One policeman was killed during protests late on Friday, in which demonstrators threw rocks, overturned cars and burned tyres and security forces fired tear gas, after the country’s top court said Wade had the right to seek a new term.

Calm returned to the capital Dakar on Saturday but security was boosted around the presidential palace, where truckloads of police in full riot gear were deployed, armed with tear gas grenade launchers and truncheons.

“Abdoulaye Wade has declared war on the people,” Amath Dansakho, the head of the PIT party and member of the M23 opposition activist group, told reporters following a meeting with other political and civil society leaders.
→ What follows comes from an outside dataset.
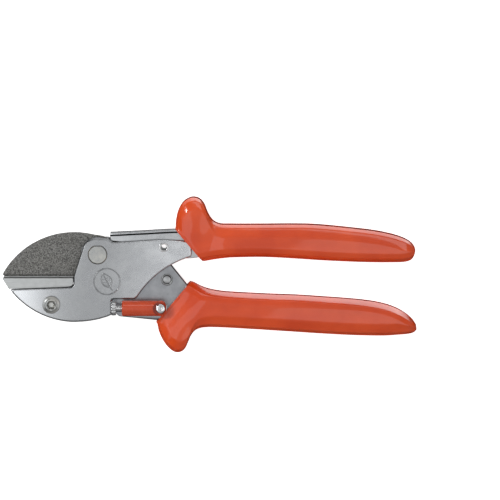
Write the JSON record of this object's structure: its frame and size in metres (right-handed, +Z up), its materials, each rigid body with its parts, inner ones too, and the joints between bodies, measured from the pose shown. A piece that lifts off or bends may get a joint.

“The decision that we have just made will prove to Wade that this is a country of free people. We will render the country ungovernable,” he said.

Friday’s clashes came after Senegal’s top legal body validated the candidacy of 85-year-old Wade and 13 rivals for the February 26 vote, but turned down the presidential bid of world music star Youssou N’Dour, saying he did not have the required 10,000 signatures of support.

Wade’s rivals say the constitution sets an upper limit of two terms on the president. But Wade, who came to power in 2000 and was re-elected in 2007, has argued his first term pre-dated the 2001 amendment establishing the limit.

M23 said in a press release on Saturday the court’s decision was a “constitutional coup, and a prelude to what will be an electoral coup” and called on Senegalese across the country to resist Wade’s re-election bid.

Senegal’s influential Mouride Muslim brotherhood urged calm.

“The marabout calls on everyone to do what us needed to preserve peace in the country,” Serigne Bass Abdou Khadre Mbacke said, refering to Mouride leader Serigne Cheikh Sidy Moctar Mbacke.

“He asks leaders and the opposition to open talks aimed at ensuring we move forward to transparent elections.”

The French foreign ministry also called for calm in its former colony. “France calls on all Senegalese political and social forces to show restraint and avoid all forms of violence,” it said.

POLICEMAN KILLED

Senegal’s Interior Ministry said on Saturday a policeman had been killed during Friday’s clashes, which began after protesters that had gathered in a public square attempted to march towards the presidential palace.

The policeman “was gravely injured in the head by a brick that had been thrown, and he succumbed shortly afterward”, the ministry said in a news release, adding security forces remained committed to preserving the peace.

Music star N’dour accused Senegal of using security forces to intimidate people after police shoved him and knocked his spectacles off his face as he attempted to visit jailed human rights activist Alioune Tine.

“This is becoming more and more a police state, they are even tapping telephones,” N’dour said at a news conference.

“My answer will be political, even if the threats are, as they were today, to attack me physically.”

Wade appealed for calm on state television late on Friday and promised free and fair polls.

Senegal is the only country in mainland West Africa to have not had a coup since the end of the colonial era. February’s poll, and a possible run-off a few weeks later, are seen as a test of social cohesion in the predominantly Muslim country.

Critics say Wade, who spent 26 years in opposition to Socialist rule, has done nothing during his 12 years in power to alleviate poverty in a country where formal employment is scarce, and has dragged his heels on tackling official graft.

Wade points to spending on education and infrastructure projects such as roadbuilding as proof of progress towards turning Senegal into an emerging market country and a trade hub.

His candidacy has raised eyebrows abroad. The senior U.S. State Department official for Africa, William Fitzgerald, told French RFI radio that Wade’s candidacy was “a bit regrettable”.

Rival presidential hopeful Amsatou Sow Sidibe called on Wade to withdraw his candidacy voluntarily. “Peace and tranquility in Senegal depends on it,” she told Reuters by telephone.

Reuters reporters late on Friday saw youths set fire to tyres and overturn cars in Dakar. Protests were also reported in the towns of Thies, Mbour, and Kaolack, where state radio said the local headquarters of Wade’s liberal PDS were burned down.